Bairnfather’s Old Bill responded to a fellow Tommy who was uttering critical remarks about the trench accommodation they were in, “Well, If you knows of a better 'ole, go to it.”
We do Bill, we do, but it needs a majority of the working class to help facilitate the arrival at a safer, better ‘ole.’.
It’s not impossible, but it’s very hard to concentrate on the Labour Theory of Value when you’re worrying over the basic necessities of life.
“A quarter of British adults are struggling to keep warm in their homes as they cut back on energy use in the face of soaring costs, according to a new survey by the Office for National Statistics (ONS).

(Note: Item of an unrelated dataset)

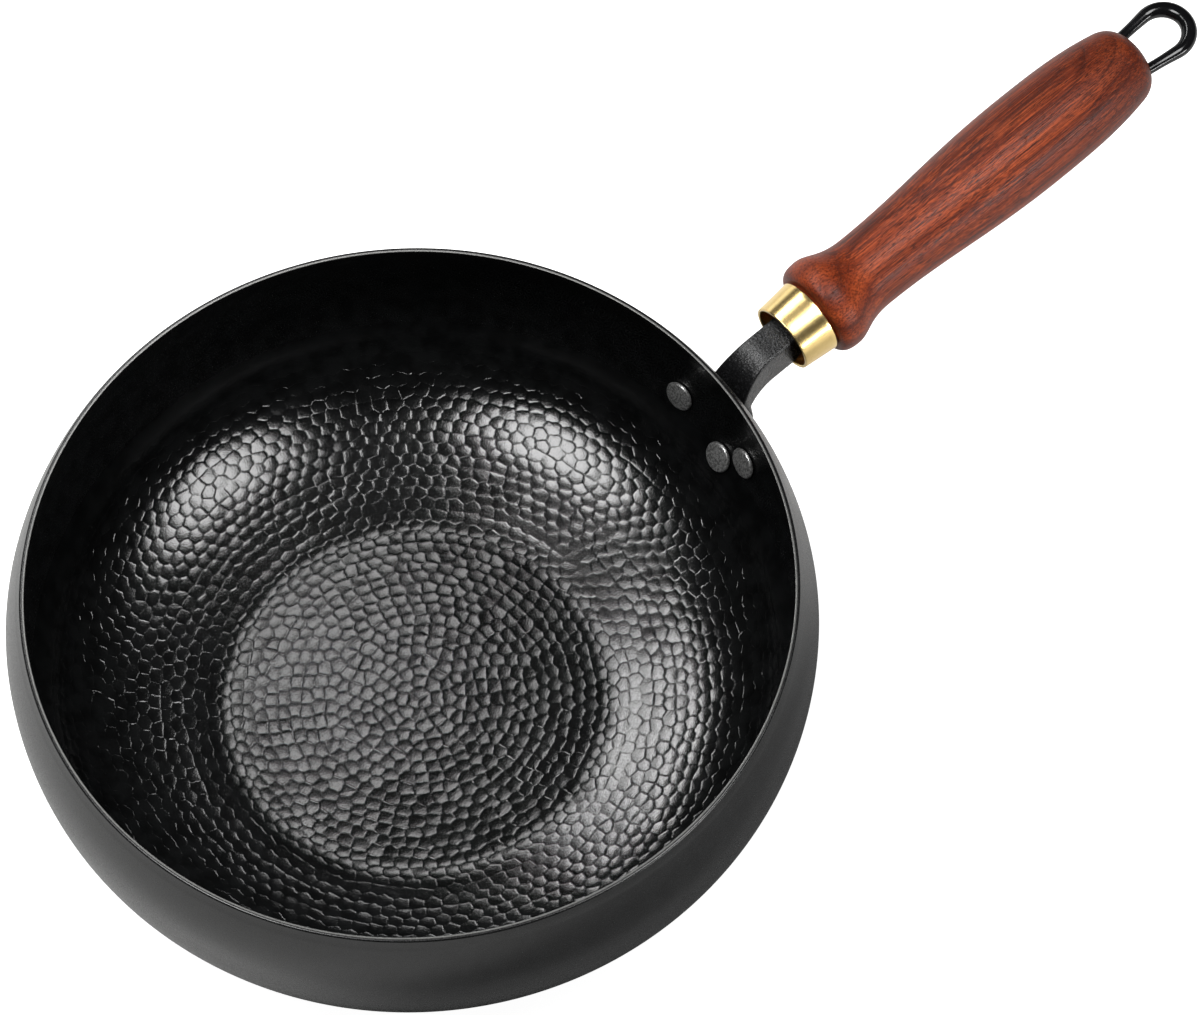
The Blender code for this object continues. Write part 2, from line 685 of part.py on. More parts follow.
def leg_bores():
    """Two drilled holes in the end grain, along the legs."""
    points = loop_points()
    frame = handle_frame()
    cutters = []
    for name, inner, outer in (("bore_leg_left", *points[:2]), ("bore_leg_right", *points[:-3:-1])):
        along = (outer - inner).normalized()
        start = frame @ (inner - along * GAP)
        end = frame @ (inner + along * (LOOP_LEG_DEPTH + LOOP_REACH / 2))
        cutters.append(cutting_rod(name, start, end, LOOP_LEG_WIRE_RADIUS + GAP, 16))
    return cutters


def main():
    clear_scene()
    rivets = [
        Rivet("rivet_left", LEFT_RIVET_ASIDE, UPPER_RIVETS_BELOW_RIM),
        Rivet("rivet_right", -RIGHT_RIVET_ASIDE, UPPER_RIVETS_BELOW_RIM),
        Rivet("rivet_lower", -LOWER_RIVET_ASIDE, LOWER_RIVET_BELOW_RIM),
    ]
    shell = build_shell()
    bracket = Bracket(rivets).build()
    for rivet in rivets:
        bore = rivet.bore()
        cut(shell, bore)
        cut(bracket, bore)
    grip = build_grip()
    for bore in leg_bores():
        cut(grip, bore)
    paint(shell, (0.012, 0.012, 0.013), 0.38, 0.6)
    paint(bracket, (0.014, 0.014, 0.015), 0.55, 0.3)
    for rivet in rivets:
        paint(rivet.build(), (0.16, 0.16, 0.16), 0.4, 0.9)
    paint(build_ferrule(), (0.79, 0.56, 0.22), 0.25, 1.0)
    paint(grip, (0.24, 0.055, 0.022), 0.4, 0.0)
    paint(build_loop(), (0.013, 0.013, 0.014), 0.35, 0.4)


main()
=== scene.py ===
"""Looks of a flat-based iron wok: hammered inside, riveted bracket, brass ferrule and turned wooden handle.

Everything is in metres, in the frame of the solids: the origin is on the turning axis of the wok, in the
plane of its underside, the handle points along +X and +Z is up. Shapes are surfaces worked out as whole
arrays, and each class holds the sizes of one sub-assembly.
"""

import logging
import math
from dataclasses import dataclass, field, replace
from enum import Enum

import bpy
import numpy as np
from mathutils import Matrix, Vector
from mathutils.geometry import delaunay_2d_cdt


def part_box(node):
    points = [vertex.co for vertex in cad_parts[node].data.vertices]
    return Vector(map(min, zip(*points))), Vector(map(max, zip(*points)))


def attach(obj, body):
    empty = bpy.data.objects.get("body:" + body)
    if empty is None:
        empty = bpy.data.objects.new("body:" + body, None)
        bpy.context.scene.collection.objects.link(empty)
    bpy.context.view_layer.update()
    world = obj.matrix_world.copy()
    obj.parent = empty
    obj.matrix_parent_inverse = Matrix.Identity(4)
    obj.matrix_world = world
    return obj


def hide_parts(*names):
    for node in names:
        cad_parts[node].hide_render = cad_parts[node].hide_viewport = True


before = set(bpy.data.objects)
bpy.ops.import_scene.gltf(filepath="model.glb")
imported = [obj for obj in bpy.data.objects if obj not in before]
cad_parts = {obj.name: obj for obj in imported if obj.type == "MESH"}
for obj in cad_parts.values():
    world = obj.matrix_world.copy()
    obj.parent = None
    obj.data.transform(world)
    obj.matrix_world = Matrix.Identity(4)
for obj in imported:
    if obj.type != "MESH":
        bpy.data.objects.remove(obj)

LOG = logging.getLogger("wok")
BODY = "root"

# Clearance between pieces that touch, and the height of the rim above the underside.
GAP = 0.0003
TOTAL_HEIGHT = float(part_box("pan_body")[1].z)

# Camera: place, and the directions of the image's right side, its top and the view.
CAMERA_PLACE = (-0.7314, -1.0214, 2.5159)
CAMERA_RIGHT = (0.75904, -0.65088, -0.01473)
CAMERA_UP = (0.57989, 0.66563, 0.46974)
CAMERA_VIEW = (0.29594, 0.36510, -0.88268)
CAMERA_LENS = 210.0
CAMERA_SENSOR = 36.0

# Least length, and least product of lengths, to divide by.
SMALL = 1e-9
TINY = 1e-15

WHITE = (1.0, 1.0, 1.0, 1.0)

Pair = tuple[float, float]
Triple = tuple[float, float, float]
Span = tuple[float, float, float, float]
Array = np.ndarray
Piece = bpy.types.Object
Socket = bpy.types.NodeSocket


class Slot(Enum):
    """Names of the record's material slots; each piece is passed one, but nothing reads it."""

    IRON = "iron_body"
    BRACKET = "bracket_steel"
    RIVET = "rivet_steel"
    BRASS = "ferrule_brass"
    WOOD = "grip_wood"
    WIRE = "loop_wire"


class Step(Enum):
    """The two ways in which a profile closes when it is turned."""

    POLES = "starts and ends on the axis"
    RING = "closes on itself away from the axis"


def blend(value: Array | float, start: float, end: float) -> Array:
    """Smooth step t*t*(3 - 2t) from 0 at start to 1 at end, with t cut to 0..1."""
    t = np.clip((np.asarray(value, dtype=float) - start) / (end - start), 0.0, 1.0)
    return t * t * (3.0 - 2.0 * t)


def bezier(start: Array, first: Array, second: Array, end: Array, count: int) -> Array:
    """Points along a cubic curve, both ends included.

    Formula: (1-t)^3 start + 3 (1-t)^2 t first + 3 (1-t) t^2 second + t^3 end, with t even from 0 to 1.

    Args:
        start: first end.
        first: point that the curve heads for as it leaves the start.
        second: point that it comes from as it reaches the end.
        end: last end.
        count: number of points.

    Returns:
        Array of count rows.
    """
    t = np.linspace(0.0, 1.0, count)[:, None]
    s = 1.0 - t
    corners = [np.asarray(p, dtype=float) for p in (start, first, second, end)]
    return s**3 * corners[0] + 3 * s * s * t * corners[1] + 3 * s * t * t * corners[2] + t**3 * corners[3]


def arc_lengths(points: Array) -> Array:
    """Running length along a line of points, nought at the first."""
    return np.concatenate([[0.0], np.cumsum(np.linalg.norm(np.diff(points, axis=0), axis=1))])


def read_line(at: Array | float, stations: Array, points: Array) -> Array:
    """Points of a line at new stations, each between the two given points beside it."""
    return np.stack([np.interp(at, stations, points[:, k]) for k in range(points.shape[1])], axis=-1)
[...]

The report, which was published on Thursday, shows that 23% of adults were occasionally, hardly ever, or never able to keep comfortably warm in their living room over the past two weeks.
The ONS data indicated that 63% of adults were using less gas and electricity because of increases in the cost of living, and 96% of those adults were using less heating.

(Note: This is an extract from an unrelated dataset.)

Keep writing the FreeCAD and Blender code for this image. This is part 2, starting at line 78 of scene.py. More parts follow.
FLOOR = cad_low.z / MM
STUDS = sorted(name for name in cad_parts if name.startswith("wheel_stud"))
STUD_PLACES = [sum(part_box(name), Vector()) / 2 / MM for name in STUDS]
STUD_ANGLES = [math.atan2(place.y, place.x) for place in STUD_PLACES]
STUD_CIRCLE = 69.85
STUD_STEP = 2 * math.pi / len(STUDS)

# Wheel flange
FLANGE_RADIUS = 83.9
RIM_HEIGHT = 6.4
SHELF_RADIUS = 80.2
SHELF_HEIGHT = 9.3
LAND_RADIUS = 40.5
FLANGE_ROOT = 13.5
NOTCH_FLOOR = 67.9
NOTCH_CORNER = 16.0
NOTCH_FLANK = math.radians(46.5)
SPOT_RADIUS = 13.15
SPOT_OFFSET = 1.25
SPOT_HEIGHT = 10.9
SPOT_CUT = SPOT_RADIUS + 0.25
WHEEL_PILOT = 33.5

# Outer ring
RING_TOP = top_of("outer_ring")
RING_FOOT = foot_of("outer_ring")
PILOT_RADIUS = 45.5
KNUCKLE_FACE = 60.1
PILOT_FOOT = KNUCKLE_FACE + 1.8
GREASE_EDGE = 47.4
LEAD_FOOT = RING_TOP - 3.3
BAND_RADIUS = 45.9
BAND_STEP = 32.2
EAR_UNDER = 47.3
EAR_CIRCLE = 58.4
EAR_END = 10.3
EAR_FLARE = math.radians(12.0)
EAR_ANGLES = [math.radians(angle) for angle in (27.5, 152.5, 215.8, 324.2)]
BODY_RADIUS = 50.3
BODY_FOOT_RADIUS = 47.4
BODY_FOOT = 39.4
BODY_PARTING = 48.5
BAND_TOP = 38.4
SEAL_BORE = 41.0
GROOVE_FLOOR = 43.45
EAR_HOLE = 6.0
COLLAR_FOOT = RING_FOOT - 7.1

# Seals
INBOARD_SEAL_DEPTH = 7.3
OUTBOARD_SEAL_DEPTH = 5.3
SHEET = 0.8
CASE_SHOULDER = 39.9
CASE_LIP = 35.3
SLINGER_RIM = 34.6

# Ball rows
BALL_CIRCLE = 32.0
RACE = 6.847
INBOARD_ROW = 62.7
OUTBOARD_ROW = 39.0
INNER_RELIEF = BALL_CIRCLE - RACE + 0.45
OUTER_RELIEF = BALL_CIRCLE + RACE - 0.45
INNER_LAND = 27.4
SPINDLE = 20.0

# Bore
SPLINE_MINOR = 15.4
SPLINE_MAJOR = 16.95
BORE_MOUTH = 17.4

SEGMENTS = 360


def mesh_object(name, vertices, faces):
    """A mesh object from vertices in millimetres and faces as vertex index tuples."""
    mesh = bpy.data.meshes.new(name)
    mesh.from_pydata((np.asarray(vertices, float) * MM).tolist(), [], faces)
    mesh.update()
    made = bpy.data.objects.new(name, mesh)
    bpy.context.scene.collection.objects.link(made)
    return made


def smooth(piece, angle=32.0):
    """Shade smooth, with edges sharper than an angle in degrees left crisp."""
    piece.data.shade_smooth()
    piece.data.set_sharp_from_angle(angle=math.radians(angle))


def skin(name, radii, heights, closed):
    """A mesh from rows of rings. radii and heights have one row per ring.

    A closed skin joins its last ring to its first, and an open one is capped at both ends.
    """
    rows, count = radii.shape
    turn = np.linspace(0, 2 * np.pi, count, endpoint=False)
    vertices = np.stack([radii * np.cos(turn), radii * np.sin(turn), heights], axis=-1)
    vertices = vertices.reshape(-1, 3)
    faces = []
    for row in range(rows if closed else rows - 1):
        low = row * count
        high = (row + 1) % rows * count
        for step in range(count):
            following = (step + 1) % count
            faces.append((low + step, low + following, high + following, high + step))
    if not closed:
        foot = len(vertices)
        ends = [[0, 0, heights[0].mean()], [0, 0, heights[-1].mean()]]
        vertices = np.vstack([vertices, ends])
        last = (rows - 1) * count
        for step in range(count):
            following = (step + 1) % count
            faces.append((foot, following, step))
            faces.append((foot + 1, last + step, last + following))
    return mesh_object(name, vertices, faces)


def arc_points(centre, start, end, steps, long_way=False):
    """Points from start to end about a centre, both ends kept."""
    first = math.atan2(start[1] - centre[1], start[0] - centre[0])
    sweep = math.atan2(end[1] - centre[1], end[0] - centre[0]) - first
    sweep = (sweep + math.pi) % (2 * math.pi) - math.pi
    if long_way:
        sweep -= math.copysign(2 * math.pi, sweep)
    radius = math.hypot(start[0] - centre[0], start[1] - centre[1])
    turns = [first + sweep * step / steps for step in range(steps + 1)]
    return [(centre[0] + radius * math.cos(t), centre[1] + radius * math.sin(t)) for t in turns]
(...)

When asked about the measures they were taking to keep warm this winter, 82% of respondents said they were using more clothing or blankets, 46% were only heating rooms they use, 31% were using hot-water bottles or microwave warmers, while 27% were going to bed earlier.

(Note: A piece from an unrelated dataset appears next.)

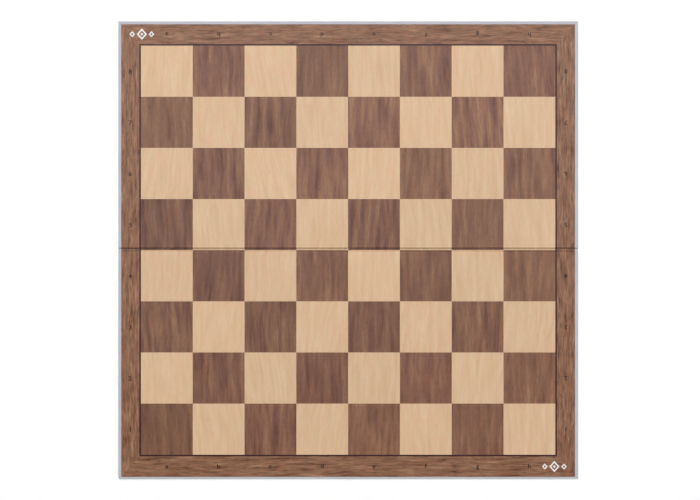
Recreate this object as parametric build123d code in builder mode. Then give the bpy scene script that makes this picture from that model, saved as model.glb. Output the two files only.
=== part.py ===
"""Quad-fold cardboard chessboard: four greyboard panels, backing paper, printed label and paper hinges.

The board lies flat and open, printed face up. X runs from file a to file h, Y from the near player to the
far one, Z up. The origin is the centre of the underside. Millimetres.

The cross fold runs along X at Y = 0. Its paper is at the bottom of the gap between the panels, so the far
panels fold up and over, face to face. The centre fold runs along Y at X = 0 on the near side of the cross
fold. Its paper is at the top of the gap, so the two halves fold down, back to back. On the far side of the
cross fold the centre is slit.

A panel or a strip is named by side, -1 for left and 1 for right, and end, -1 for near and 1 for far.
"""

import os

from build123d import *

# Label: the squares, the line round them and the border
files = 8
ranks = 8
file_pitch = 55.0
rank_pitch = 54.3
line_width = 1.7
side_border_width = 19.15
end_border_width = 21.35

# Margin of backing paper round the label, and how far the label and its squares sit off the board's middle
side_margin = 3.15
end_margin = 2.4
label_shift = -0.85
field_shift = -0.5

# Layers
greyboard = 1.75
cover_paper = 0.15
label_paper = 0.2
turn_in = 14.0

# Folds
face_clearance = 0.2
slit_width = 0.8
tab_clearance = 0.5

# Corner ornament: a large lozenge between two small ones, as distances from the end of the border strip
lozenge_width = 11.0
lozenge_height = 12.0
small_lozenge_width = 6.0
small_lozenge_height = 6.5
lozenge_pitch = 10.2
ornament_inset = 21.85

# Worked out from the sizes above
hinge_paper = cover_paper + label_paper
thickness = greyboard + hinge_paper
label_bottom = thickness - label_paper
backing_top = label_bottom - cover_paper
half_gap = greyboard + face_clearance / 2
half_slit = slit_width / 2
half_field = files * file_pitch / 2
line_x = half_field + line_width
half_label = line_x + side_border_width
half_width = half_label + side_margin
half_field_depth = ranks * rank_pitch / 2
half_label_depth = half_field_depth + line_width + end_border_width
half_depth = half_label_depth + end_margin
field_reach = {end: half_field_depth + end * field_shift for end in (-1, 1)}
line_reach = {end: field_reach[end] + line_width for end in (-1, 1)}
label_reach = {end: half_label_depth + end * label_shift for end in (-1, 1)}
tab_end = half_gap - tab_clearance
touch = 1e-6


def quarter(side, end, x_in, x_out, y_in, y_out):
    """Return the rectangle (x0, x1, y0, y1) in one quarter of the board, from distances to the two folds."""
    return (*sorted((side * x_in, side * x_out)), *sorted((end * y_in, end * y_out)))


def overlap(first, second):
    """Return the rectangle that two rectangles share, or None."""
    x0 = max(first[0], second[0])
    x1 = min(first[1], second[1])
    y0 = max(first[2], second[2])
    y1 = min(first[3], second[3])
    if x1 - x0 < touch or y1 - y0 < touch:
        return None
    return (x0, x1, y0, y1)


def add_block(rectangle, bottom, top):
    """Add a block over a rectangle, from one height to another, to the piece being built."""
    x0, x1, y0, y1 = rectangle
    with BuildSketch(Plane.XY.offset(bottom)) as outline:
        with Locations(((x0 + x1) / 2, (y0 + y1) / 2)):
            Rectangle(x1 - x0, y1 - y0)
    extrude(outline.sketch, amount=top - bottom)


def finish_piece(piece, name):
    """Label a finished piece and write it as one STEP file."""
    piece.part.label = name
    export_step(piece.part, f"parts/{name}.step")


def squares(dark):
    """Return the rectangles of all dark or all light squares. The near left corner square is dark."""
    found = []
    for column in range(files):
        for row in range(ranks):
            if ((column + row) % 2 == 0) == dark:
                x0 = column * file_pitch - half_field
                y0 = row * rank_pitch - field_reach[-1]
                found.append((x0, x0 + file_pitch, y0, y0 + rank_pitch))
    return found


def field_line():
    """Return the four rectangles of the line round the field. The side lines take the corners."""
    return [
        (-line_x, -half_field, -line_reach[-1], line_reach[1]),
        (half_field, line_x, -line_reach[-1], line_reach[1]),
        (-half_field, half_field, -line_reach[-1], -field_reach[-1]),
        (-half_field, half_field, field_reach[1], line_reach[1]),
    ]


def side_border(side):
    """Return the corners of the left or right border strip, mitred at both ends."""
    return [
        (side * half_label, -label_reach[-1]),
        (side * half_label, label_reach[1]),
        (side * line_x, line_reach[1]),
        (side * line_x, -line_reach[-1]),
    ]


def end_border(end):
    """Return the corners of the near or far border strip, mitred at both ends."""
    return [
        (-half_label, end * label_reach[end]),
        (half_label, end * label_reach[end]),
        (line_x, end * line_reach[end]),
        (-line_x, end * line_reach[end]),
    ]


def draw_ornament(side, end, mode):
    """Draw the three lozenges of a corner's ornament in the sketch being built."""
    x = side * (half_label - ornament_inset)
    y = end * (label_reach[end] + line_reach[end]) / 2
    lozenges = (
        (0.0, lozenge_width, lozenge_height),
        (-lozenge_pitch, small_lozenge_width, small_lozenge_height),
        (lozenge_pitch, small_lozenge_width, small_lozenge_height),
    )
    for offset, width, height in lozenges:
        with Locations((x + offset, y)):
            Polygon(
                (-width / 2, 0),
                (0, -height / 2),
                (width / 2, 0),
                (0, height / 2),
                mode=mode,
            )


def make_print(name, rectangles, face, bottom, turned_edge=None):
    """Make one colour of the label on one body: what falls on the body's face, and what turns down its edge."""
    with BuildPart() as piece:
        for rectangle in rectangles:
            shared = overlap(rectangle, face)
            if shared is None:
                continue
            add_block(shared, bottom, bottom + label_paper)
            if turned_edge is None:
                continue
            turned = overlap(shared, turned_edge)
            if turned is not None:
                add_block(turned, cover_paper, bottom)
    finish_piece(piece, name)


def make_border(name, outline, face, bottom, turned_edge=None, ornament=None):
    """Make what falls on one body's face of a mitred border strip, less a corner's ornament."""
    x0, x1, y0, y1 = face
    with BuildPart() as piece:
        with BuildSketch(Plane.XY.offset(bottom)):
            Polygon(*outline, align=None)
            with Locations(((x0 + x1) / 2, (y0 + y1) / 2)):
                Rectangle(x1 - x0, y1 - y0, mode=Mode.INTERSECT)
            if ornament is not None:
                draw_ornament(*ornament, Mode.SUBTRACT)
        extrude(amount=label_paper)
        if turned_edge is not None:
            across = [x for x, y in outline]
            turned = overlap((min(across), max(across), y0, y1), turned_edge)
            add_block(turned, cover_paper, bottom)
    finish_piece(piece, name)


def make_ornament(name, side, end):
    """Make a corner's ornament, let into the border."""
    with BuildPart() as piece:
        with BuildSketch(Plane.XY.offset(label_bottom)):
            draw_ornament(side, end, Mode.ADD)
        extrude(amount=label_paper)
    finish_piece(piece, name)


def make_board(name, side, end):
    """Make one greyboard panel, stepped down round the outer edges for the turned-in backing paper."""
    x_in = half_gap + cover_paper
    y_in = half_gap + label_paper
    x_out = half_width - cover_paper
    y_out = half_depth - cover_paper
    x_step = half_width - turn_in
    y_step = half_depth - turn_in
    with BuildPart() as piece:
        add_block(quarter(side, end, x_in, x_out, y_in, y_out), cover_paper, backing_top)
        add_block(quarter(side, end, x_in, x_step, y_in, y_step), backing_top, label_bottom)
    finish_piece(piece, name)


def make_cover(name, side, end):
    """Make the backing paper of one panel."""
    y_in = half_gap + label_paper
    underside = quarter(side, end, half_gap, half_width, half_gap, half_depth)
    side_wall = quarter(side, end, half_width - cover_paper, half_width, half_gap, half_depth)
    end_wall = quarter(side, end, half_gap, half_width, half_depth - cover_paper, half_depth)
    centre_wall = quarter(side, end, half_gap, half_gap + cover_paper, y_in, half_depth)
    fold_margin = quarter(side, end, half_label, half_width, half_gap, y_in)
    side_turn_in = quarter(side, end, half_width - turn_in, half_width, y_in, half_depth)
    end_turn_in = quarter(side, end, half_gap, half_width, half_depth - turn_in, half_depth)
    slit_lip = quarter(side, end, half_slit, half_gap, half_gap, half_depth)
    with BuildPart() as piece:
        add_block(underside, 0, cover_paper)
        for wall in (side_wall, end_wall, centre_wall, fold_margin):
            add_block(wall, cover_paper, label_bottom)
        for turned in (side_turn_in, end_turn_in):
            add_block(turned, backing_top, label_bottom)
        if end > 0:
            add_block(slit_lip, backing_top, label_bottom)
    finish_piece(piece, name)


def make_panel(name, side, end, ornament):
    """Make the nodes of one panel: board, backing and the label's colours."""
    x_in = half_gap if end < 0 else half_slit
    face = quarter(side, end, x_in, half_label, half_gap, label_reach[end])
    edge = quarter(side, end, half_gap, half_label, half_gap, half_gap + label_paper)
    corner = (side, end) if ornament else None
    make_board(f"{name}_board", side, end)
    make_cover(f"{name}_cover", side, end)
    make_print(f"{name}_light_squares", squares(False), face, label_bottom, edge)
    make_print(f"{name}_dark_squares", squares(True), face, label_bottom, edge)
    make_print(f"{name}_field_line", field_line(), face, label_bottom, edge)
    make_border(f"{name}_side_border", side_border(side), face, label_bottom, edge, corner)
    make_border(f"{name}_end_border", end_border(end), face, label_bottom, None, corner)
    if ornament:
        make_ornament(f"{name}_ornament", side, end)


def make_cross_fold(name, side):
    """Make the nodes of one half of the cross fold: paper at the bottom of the gap."""
    cover = (*sorted((side * half_gap, side * half_width)), -half_gap, half_gap)
    margin = (*sorted((side * half_label, side * half_width)), -half_gap, half_gap)
    face = (*sorted((side * half_gap, side * half_label)), -half_gap, half_gap)
    with BuildPart() as piece:
        add_block(cover, 0, cover_paper)
        add_block(margin, cover_paper, 2 * cover_paper)
    finish_piece(piece, f"{name}_cover")
    make_print(f"{name}_light_squares", squares(False), face, cover_paper)
    make_print(f"{name}_dark_squares", squares(True), face, cover_paper)
    make_print(f"{name}_field_line", field_line(), face, cover_paper)
    make_border(f"{name}_border", side_border(side), face, cover_paper)


def make_centre_fold(name):
    """Make the nodes of the centre fold: paper at the top of the gap, with a tab over the cross fold."""
    face = (-half_gap, half_gap, -label_reach[-1], tab_end)
    with BuildPart() as piece:
        add_block((-half_gap, half_gap, -half_depth, tab_end), backing_top, label_bottom)
    finish_piece(piece, f"{name}_cover")
    make_print(f"{name}_light_squares", squares(False), face, label_bottom)
    make_print(f"{name}_dark_squares", squares(True), face, label_bottom)
    make_print(f"{name}_field_line", field_line(), face, label_bottom)
    make_border(f"{name}_border", end_border(-1), face, label_bottom)


os.makedirs("parts", exist_ok=True)

make_panel("near_left", -1, -1, ornament=False)
make_panel("near_right", 1, -1, ornament=True)
make_panel("far_left", -1, 1, ornament=True)
make_panel("far_right", 1, 1, ornament=False)
make_cross_fold("left_fold", -1)
make_cross_fold("right_fold", 1)
make_centre_fold("centre_fold")
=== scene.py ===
"""Looks of the quad-fold cardboard chessboard: printed label, cover paper, ink and greyboard round the
CAD frame.

Lengths are metres. X runs from file a to file h, Y from the near player to the far one, Z up. A panel is
named by its side, -1 left or 1 right, and its end, -1 near or 1 far. Shapes are made in one quarter of
the board, where U is the distance from the centre fold and V the distance from the cross fold, and are
then turned to their side and end.
"""

import math

import bpy
import numpy as np
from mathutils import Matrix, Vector


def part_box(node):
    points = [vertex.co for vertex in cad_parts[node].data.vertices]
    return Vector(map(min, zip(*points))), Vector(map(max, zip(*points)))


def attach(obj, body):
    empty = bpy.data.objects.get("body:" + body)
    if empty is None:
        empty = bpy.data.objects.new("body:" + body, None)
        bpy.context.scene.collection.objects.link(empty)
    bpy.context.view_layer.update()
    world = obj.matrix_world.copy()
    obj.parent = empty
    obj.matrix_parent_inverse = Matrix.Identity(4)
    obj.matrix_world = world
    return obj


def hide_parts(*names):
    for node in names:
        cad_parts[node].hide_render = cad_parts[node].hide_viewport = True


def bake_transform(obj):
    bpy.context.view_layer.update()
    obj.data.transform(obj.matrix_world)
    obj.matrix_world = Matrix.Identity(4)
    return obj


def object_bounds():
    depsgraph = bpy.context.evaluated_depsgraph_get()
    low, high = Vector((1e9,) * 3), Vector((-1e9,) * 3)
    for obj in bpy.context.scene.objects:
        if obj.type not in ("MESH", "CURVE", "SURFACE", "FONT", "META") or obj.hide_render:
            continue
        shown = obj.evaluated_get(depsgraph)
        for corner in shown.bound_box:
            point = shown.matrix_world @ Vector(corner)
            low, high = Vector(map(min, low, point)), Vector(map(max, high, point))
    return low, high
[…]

Other measures included cutting back on the use of tumble dryers and washing machines, as well as bathing or showering less.
According to the ONS, many households have already cut back on their energy usage, with 34% of the polled adults saying that reducing heating has negatively affected their health or wellbeing as a result.
The ONS research on the “impact of winter pressures” also found that 16% of adults are worried their food will run out before they have money to buy more, and 19% have cut back on their portion size. The study showed 17% are eating food which is past its use-by date.
The survey of nearly 5,000 British households comes as the nation’s inflation hit 10.7% in November, which is slightly down from the 11.1% in the previous month but still well above the 2% rate targeted by the Bank of England.”